Some of these preventive services include Medicare Annual Wellness Visits, recommended screenings and health monitoring. With CMS’ expansion of access to these services under telehealth, organizations should be sure to communicate how important preventative services are for optimal health and for monitoring and maintenance of existing conditions.
Given that seniors have an increased risk for many chronic conditions, health plans should proactively encourage members to seek preventive care via telehealth, which helps manage these conditions to decrease the risk of complications from COVID-19 and limits overall risk of exposure.
Many Medicare Advantage plans traditionally utilize in-home assessments as a component of their annual risk adjustment program to increase access to care for members, improve HCC documentation accuracy, address quality gaps and help attain member assessment completions rate performance goals. However, in-home assessments aren’t an option for many plans during the current healthcare crisis, leaving seniors vulnerable. This is yet another example of the value that telehealth services provide to health plans and members. For this reason, organizations should encourage and incentivize providers to use telehealth to perform annual member health visits so that care is appropriately being provided and accurate documentation simultaneously enabled.

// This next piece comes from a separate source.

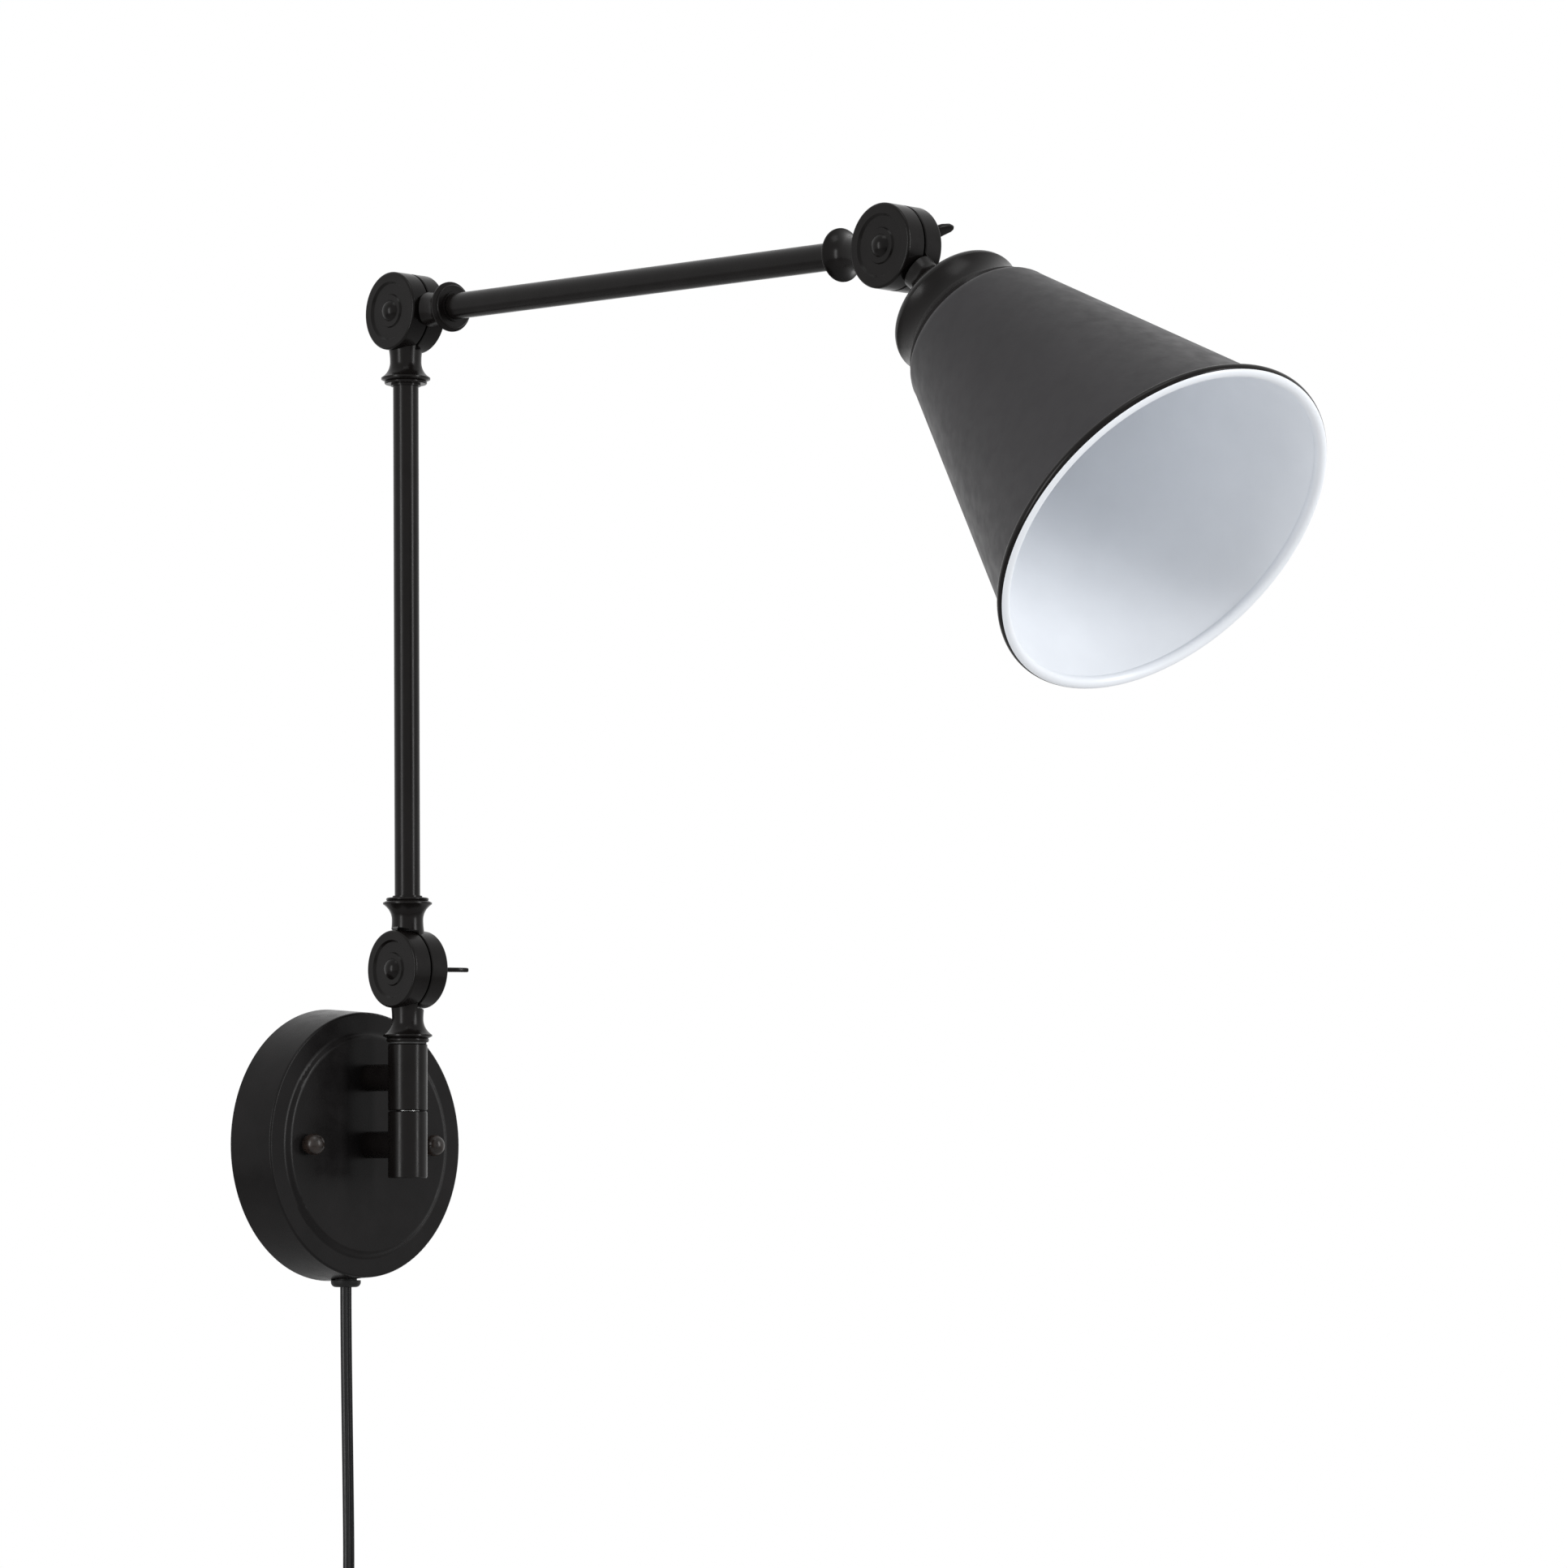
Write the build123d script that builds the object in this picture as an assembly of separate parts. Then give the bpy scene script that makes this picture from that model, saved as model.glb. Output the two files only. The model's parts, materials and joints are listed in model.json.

Ultimately, to improve HCC coding accuracy, enhance quality of care and mitigate RADV audit risk, health plans should aim to take full advantage of virtual care technology as part of a successful care strategy. Telehealth should be viewed not only as a short-term social distancing mechanism, but also as a long-term approach to enable continuity of care to address risk gaps for member health and proper documentation.
If they haven’t already, health plans will need to start developing short and long-term strategies to support the health of their members through accurate HCC coding. Those who haven’t started this process may be running the risk of poor performance on quality measures and inaccurate risk scores and for the 2020 DOS year, resulting in inaccurate and reduced payment from CMS.